* Raw data
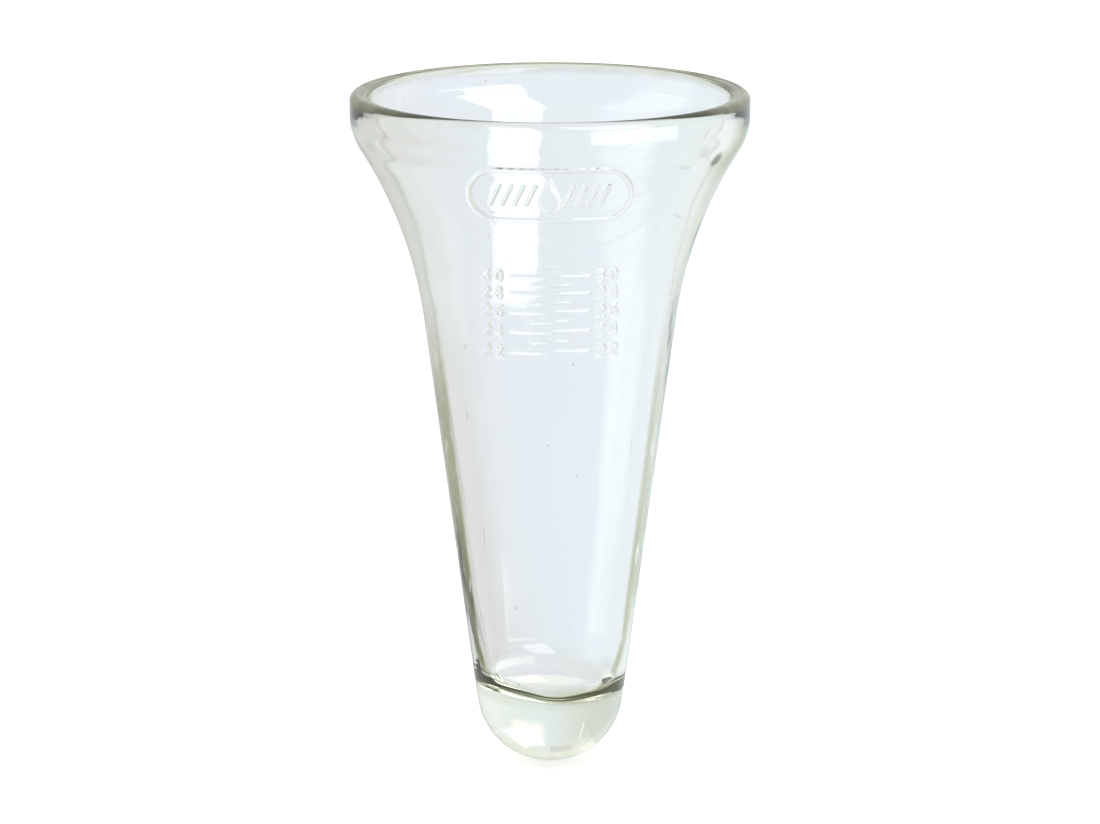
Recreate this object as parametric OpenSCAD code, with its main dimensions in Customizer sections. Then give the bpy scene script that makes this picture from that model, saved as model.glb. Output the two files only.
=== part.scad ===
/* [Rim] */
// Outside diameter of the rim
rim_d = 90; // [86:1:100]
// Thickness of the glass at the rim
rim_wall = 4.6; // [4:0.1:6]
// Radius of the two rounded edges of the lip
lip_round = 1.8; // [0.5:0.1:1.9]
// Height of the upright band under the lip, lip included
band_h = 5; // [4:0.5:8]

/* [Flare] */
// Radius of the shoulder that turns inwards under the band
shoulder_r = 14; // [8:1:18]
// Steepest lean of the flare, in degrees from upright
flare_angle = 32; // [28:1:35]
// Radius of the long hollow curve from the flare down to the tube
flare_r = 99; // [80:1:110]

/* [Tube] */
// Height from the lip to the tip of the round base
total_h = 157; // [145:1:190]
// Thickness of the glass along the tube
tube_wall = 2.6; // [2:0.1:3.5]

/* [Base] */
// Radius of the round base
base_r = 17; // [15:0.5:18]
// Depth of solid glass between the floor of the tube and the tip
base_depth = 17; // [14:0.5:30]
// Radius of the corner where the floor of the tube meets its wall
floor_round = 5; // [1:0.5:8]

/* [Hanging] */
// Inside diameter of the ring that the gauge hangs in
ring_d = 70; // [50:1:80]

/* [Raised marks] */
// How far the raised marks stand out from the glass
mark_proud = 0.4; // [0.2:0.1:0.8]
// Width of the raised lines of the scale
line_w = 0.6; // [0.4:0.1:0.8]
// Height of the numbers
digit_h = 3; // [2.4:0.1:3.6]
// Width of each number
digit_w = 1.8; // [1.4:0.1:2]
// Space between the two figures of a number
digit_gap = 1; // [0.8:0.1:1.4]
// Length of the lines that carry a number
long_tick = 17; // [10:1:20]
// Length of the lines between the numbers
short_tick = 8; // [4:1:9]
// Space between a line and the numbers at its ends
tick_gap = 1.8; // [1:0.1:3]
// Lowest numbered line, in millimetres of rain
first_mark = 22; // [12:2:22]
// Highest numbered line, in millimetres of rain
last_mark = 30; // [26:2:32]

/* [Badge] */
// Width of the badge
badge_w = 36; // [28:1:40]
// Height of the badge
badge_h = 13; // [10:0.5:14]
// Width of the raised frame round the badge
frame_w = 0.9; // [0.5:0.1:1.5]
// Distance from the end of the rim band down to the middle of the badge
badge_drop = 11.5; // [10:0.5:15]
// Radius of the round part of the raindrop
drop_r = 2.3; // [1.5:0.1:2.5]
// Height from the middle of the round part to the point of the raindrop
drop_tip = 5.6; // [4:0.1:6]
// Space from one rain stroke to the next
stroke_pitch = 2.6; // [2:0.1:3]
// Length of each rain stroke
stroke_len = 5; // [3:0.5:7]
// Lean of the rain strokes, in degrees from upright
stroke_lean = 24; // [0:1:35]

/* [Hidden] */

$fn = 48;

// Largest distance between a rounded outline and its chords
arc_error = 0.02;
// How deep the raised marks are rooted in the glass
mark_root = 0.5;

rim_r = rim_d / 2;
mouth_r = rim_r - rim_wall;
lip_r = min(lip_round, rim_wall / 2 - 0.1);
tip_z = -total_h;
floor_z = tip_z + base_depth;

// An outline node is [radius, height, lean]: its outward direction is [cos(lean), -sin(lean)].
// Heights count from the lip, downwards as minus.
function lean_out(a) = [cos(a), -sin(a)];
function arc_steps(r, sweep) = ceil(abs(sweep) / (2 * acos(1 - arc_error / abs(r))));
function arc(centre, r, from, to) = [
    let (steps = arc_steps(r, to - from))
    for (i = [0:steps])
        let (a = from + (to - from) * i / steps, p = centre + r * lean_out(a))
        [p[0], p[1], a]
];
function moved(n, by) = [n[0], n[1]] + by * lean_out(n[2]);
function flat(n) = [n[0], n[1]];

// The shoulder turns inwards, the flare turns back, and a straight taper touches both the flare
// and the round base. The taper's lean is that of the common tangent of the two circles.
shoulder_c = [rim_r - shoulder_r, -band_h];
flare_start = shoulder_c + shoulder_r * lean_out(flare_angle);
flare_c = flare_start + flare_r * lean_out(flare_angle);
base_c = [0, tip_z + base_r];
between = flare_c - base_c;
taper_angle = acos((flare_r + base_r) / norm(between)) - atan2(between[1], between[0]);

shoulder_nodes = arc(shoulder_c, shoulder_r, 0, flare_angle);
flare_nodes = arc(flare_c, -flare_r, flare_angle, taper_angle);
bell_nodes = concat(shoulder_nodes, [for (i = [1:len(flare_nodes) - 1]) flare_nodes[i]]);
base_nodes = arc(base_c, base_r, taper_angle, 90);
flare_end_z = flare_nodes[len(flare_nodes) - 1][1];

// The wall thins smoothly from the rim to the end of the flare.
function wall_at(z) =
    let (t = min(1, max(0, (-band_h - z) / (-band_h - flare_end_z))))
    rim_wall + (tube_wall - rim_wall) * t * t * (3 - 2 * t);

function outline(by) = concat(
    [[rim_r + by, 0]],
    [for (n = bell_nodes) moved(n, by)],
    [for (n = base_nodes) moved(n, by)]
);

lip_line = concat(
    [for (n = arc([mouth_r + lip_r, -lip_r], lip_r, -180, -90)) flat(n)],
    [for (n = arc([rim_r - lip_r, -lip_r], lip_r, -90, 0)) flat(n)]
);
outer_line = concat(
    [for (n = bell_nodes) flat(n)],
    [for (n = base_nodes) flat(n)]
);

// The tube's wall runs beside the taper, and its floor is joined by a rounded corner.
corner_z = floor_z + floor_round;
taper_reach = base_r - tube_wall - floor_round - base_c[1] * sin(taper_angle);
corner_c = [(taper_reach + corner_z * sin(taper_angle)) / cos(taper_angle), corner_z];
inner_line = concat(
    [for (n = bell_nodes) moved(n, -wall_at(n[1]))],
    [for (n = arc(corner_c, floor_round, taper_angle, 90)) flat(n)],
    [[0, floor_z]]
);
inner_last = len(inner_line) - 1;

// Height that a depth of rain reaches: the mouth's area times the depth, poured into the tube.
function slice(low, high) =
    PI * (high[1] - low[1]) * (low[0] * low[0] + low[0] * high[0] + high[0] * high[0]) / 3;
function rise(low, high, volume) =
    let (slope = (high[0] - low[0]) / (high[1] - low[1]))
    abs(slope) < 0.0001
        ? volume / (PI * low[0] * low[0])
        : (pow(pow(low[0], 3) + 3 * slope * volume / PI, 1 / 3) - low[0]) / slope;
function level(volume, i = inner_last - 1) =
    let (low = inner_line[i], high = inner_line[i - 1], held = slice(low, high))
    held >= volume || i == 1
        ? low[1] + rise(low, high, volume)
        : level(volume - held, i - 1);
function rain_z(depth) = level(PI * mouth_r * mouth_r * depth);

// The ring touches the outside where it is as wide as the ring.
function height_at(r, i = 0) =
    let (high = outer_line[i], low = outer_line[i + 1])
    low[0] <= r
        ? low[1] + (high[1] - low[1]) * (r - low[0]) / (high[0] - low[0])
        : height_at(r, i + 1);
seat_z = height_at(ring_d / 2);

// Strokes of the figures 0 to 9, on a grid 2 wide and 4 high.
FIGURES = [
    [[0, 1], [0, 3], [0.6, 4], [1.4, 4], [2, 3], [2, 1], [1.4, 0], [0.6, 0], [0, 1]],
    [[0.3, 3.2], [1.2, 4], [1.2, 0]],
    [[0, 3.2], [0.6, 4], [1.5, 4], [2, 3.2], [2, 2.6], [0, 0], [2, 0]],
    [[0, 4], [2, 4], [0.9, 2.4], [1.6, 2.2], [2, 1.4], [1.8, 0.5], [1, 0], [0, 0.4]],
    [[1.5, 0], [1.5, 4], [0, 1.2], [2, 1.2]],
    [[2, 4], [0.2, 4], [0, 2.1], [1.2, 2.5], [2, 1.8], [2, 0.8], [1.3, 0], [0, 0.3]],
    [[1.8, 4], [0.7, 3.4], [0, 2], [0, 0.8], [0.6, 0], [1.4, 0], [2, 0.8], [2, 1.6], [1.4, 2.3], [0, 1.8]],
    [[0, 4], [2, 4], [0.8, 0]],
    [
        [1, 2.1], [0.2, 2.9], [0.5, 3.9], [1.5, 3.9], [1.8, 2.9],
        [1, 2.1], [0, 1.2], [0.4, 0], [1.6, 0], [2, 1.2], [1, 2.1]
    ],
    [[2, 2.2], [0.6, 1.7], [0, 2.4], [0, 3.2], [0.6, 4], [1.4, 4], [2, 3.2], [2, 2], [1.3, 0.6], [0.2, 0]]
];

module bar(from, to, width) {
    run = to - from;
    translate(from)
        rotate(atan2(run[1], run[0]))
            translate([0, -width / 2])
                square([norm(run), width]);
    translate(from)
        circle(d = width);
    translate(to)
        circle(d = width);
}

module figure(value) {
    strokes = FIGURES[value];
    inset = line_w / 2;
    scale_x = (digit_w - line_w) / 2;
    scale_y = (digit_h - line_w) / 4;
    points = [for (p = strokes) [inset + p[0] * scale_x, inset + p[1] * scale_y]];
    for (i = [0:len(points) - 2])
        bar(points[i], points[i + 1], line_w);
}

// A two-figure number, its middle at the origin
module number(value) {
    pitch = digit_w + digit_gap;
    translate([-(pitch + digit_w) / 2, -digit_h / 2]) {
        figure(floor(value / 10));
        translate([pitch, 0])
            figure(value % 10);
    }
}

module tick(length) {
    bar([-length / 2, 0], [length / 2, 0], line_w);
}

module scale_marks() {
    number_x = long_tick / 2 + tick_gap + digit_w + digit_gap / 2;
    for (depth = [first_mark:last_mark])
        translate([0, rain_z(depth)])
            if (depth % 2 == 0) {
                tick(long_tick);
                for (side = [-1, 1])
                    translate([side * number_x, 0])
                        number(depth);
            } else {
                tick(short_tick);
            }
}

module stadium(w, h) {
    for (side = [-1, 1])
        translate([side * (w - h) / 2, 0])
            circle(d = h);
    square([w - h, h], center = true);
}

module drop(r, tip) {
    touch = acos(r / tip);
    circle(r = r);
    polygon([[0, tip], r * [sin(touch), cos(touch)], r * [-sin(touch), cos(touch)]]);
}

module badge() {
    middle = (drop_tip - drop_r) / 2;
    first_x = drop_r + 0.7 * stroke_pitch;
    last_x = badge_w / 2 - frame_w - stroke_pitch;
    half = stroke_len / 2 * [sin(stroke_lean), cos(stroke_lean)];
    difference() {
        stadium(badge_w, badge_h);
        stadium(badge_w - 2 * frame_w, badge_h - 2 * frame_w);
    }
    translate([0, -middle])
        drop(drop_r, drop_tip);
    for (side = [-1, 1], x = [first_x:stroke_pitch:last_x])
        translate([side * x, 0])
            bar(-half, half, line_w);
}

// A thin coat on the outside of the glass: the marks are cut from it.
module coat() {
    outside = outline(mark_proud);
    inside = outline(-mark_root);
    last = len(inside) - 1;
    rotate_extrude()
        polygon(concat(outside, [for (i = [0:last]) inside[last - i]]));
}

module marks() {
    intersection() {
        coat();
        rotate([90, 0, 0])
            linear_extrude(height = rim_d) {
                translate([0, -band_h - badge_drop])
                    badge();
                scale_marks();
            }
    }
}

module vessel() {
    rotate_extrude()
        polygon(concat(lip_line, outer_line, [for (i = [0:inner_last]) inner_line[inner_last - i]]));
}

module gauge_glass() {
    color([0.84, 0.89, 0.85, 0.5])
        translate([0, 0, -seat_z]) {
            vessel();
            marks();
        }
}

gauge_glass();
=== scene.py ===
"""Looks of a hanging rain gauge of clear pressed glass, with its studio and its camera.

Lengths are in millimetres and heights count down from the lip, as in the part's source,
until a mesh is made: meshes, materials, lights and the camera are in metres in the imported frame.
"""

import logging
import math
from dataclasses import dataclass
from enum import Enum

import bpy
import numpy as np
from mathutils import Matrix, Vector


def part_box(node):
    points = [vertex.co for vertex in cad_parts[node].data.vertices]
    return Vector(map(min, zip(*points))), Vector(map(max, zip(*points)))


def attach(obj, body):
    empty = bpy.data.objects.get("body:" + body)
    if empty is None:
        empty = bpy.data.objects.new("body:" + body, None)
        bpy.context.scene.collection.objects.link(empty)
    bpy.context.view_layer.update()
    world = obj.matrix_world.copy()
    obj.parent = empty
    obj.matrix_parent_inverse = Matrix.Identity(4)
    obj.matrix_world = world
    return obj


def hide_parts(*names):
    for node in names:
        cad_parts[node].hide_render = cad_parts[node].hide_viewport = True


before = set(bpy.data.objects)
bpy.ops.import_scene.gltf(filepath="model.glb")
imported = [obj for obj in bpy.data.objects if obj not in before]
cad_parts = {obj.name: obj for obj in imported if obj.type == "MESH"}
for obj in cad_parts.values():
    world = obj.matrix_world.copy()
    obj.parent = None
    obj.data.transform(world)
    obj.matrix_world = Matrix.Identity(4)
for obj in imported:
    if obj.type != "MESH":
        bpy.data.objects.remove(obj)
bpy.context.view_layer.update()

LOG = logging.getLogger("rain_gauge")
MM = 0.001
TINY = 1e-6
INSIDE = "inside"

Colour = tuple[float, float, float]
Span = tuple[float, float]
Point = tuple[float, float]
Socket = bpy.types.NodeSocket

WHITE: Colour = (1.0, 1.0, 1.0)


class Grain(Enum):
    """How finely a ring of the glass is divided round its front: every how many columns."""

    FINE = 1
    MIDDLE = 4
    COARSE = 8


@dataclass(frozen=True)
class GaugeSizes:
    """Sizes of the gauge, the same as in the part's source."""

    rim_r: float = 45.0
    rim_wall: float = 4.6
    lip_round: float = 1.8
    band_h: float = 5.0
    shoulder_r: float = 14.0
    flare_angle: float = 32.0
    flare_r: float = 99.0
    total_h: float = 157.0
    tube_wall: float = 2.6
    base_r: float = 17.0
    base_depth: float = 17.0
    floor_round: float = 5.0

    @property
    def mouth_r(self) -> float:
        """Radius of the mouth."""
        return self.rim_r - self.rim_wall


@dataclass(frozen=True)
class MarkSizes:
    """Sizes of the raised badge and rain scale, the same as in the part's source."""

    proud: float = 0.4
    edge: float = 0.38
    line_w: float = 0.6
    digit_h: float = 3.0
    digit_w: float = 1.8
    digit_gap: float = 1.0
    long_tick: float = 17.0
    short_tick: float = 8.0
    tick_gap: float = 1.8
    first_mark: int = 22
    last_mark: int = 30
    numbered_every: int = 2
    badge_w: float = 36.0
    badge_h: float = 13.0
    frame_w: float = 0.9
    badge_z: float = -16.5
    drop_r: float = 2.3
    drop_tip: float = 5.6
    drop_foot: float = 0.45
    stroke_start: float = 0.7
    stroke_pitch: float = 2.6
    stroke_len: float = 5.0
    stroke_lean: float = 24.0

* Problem
The lines to transcribe begin at the line with "imported = [obj" and end at the line with "the raised badge"; copy them exactly, both ends included.

* Complete output
imported = [obj for obj in bpy.data.objects if obj not in before]
cad_parts = {obj.name: obj for obj in imported if obj.type == "MESH"}
for obj in cad_parts.values():
    world = obj.matrix_world.copy()
    obj.parent = None
    obj.data.transform(world)
    obj.matrix_world = Matrix.Identity(4)
for obj in imported:
    if obj.type != "MESH":
        bpy.data.objects.remove(obj)
bpy.context.view_layer.update()

LOG = logging.getLogger("rain_gauge")
MM = 0.001
TINY = 1e-6
INSIDE = "inside"

Colour = tuple[float, float, float]
Span = tuple[float, float]
Point = tuple[float, float]
Socket = bpy.types.NodeSocket

WHITE: Colour = (1.0, 1.0, 1.0)


class Grain(Enum):
    """How finely a ring of the glass is divided round its front: every how many columns."""

    FINE = 1
    MIDDLE = 4
    COARSE = 8


@dataclass(frozen=True)
class GaugeSizes:
    """Sizes of the gauge, the same as in the part's source."""

    rim_r: float = 45.0
    rim_wall: float = 4.6
    lip_round: float = 1.8
    band_h: float = 5.0
    shoulder_r: float = 14.0
    flare_angle: float = 32.0
    flare_r: float = 99.0
    total_h: float = 157.0
    tube_wall: float = 2.6
    base_r: float = 17.0
    base_depth: float = 17.0
    floor_round: float = 5.0

    @property
    def mouth_r(self) -> float:
        """Radius of the mouth."""
        return self.rim_r - self.rim_wall


@dataclass(frozen=True)
class MarkSizes:
    """Sizes of the raised badge and rain scale, the same as in the part's source."""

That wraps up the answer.